Strike this a victory for the people. Cargill, a mega-corporation has recently announced that it will label beef products that include so called “Pink Slime” as containing Finely Textured Beef.
From Cargill’s press release:
Based on extensive consumer research over the past 18 months, Cargill Beef will begin labeling its branded, U.S.-made, fresh, ground beef products containing Finely Textured Beef, prior to the 2014 grilling season, with the declaration “Contains Finely Textured Beef.”
“Our research shows that consumers believe ground beef products containing Finely Textured Beef should be clearly labeled,” said John Keating, Cargill Beef president. “We’ve listened to the public, as well as our customers, and that is why today we are declaring our commitment to labeling Finely Textured Beef.”

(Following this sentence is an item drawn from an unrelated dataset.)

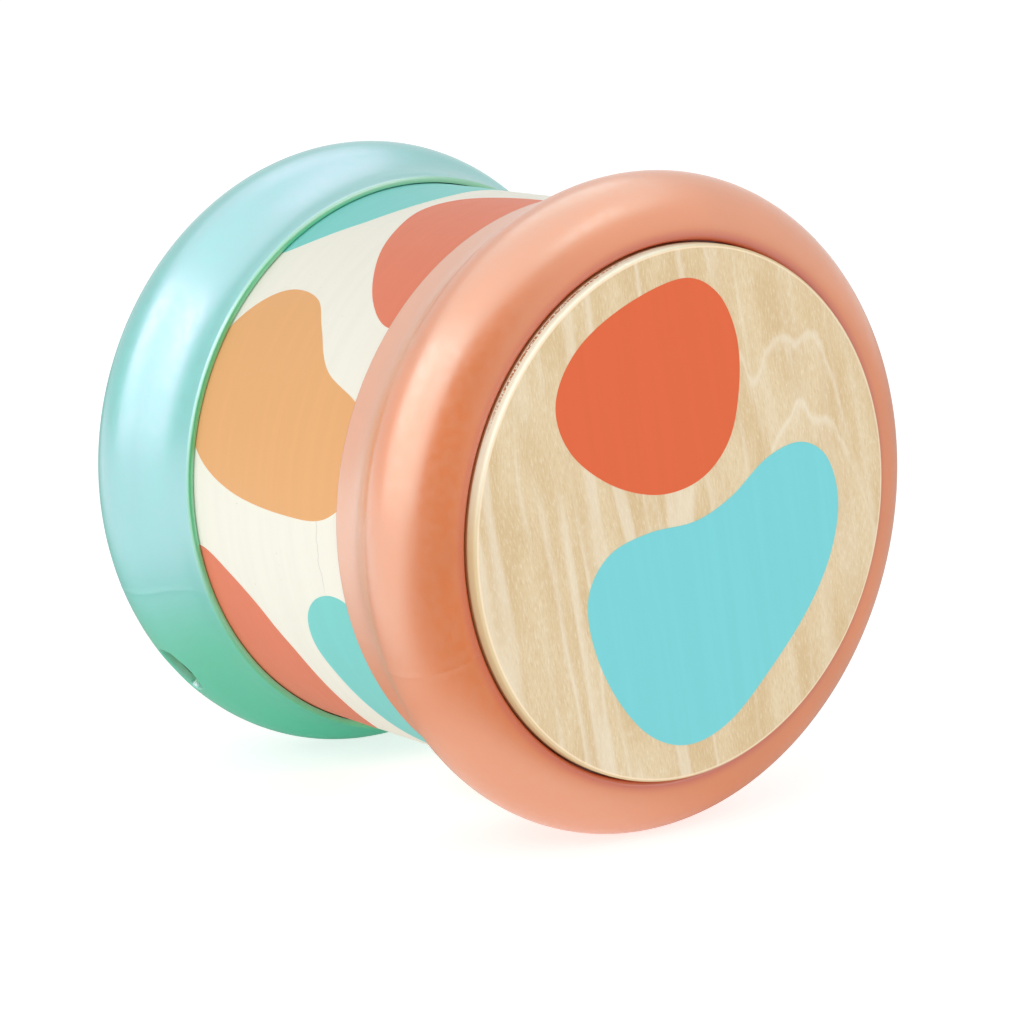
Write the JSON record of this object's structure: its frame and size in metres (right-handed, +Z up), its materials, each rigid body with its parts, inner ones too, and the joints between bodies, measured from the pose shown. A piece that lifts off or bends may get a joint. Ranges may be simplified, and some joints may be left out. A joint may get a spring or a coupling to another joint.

Quick reminder. Pink Slime is the name given to beef scraps that traditionally were discarded because they were filthy and contained high fat content. These scraps are transformed into a ground beef – Finely Textured Beef (FTB) – in a process that requires “cleaning them up” with the use of strong chemicals. The disinfection is required because these filthy scraps are a breeding ground for pathogens.
We are no fans of Cargill, but we’ll give it the credit for not repeating the mistakes of BPI, another Pink Slime manufacturer. BPI uses ammonia to disinfect its beef scraps. Cargill uses citric acid. BPI almost went bankrupt last year after an online petition went viral and virtually overnight caused sales to drop over a cliff. Consumers did not want burgers cleaned with ammonia, even as BPI executives assured the public that no ammonia was left over.
Cargill understands that the best way to deal with an issue is maximum transparency. By labeling ground beef that has been processed as FTB, they are diffusing a consumer time bomb.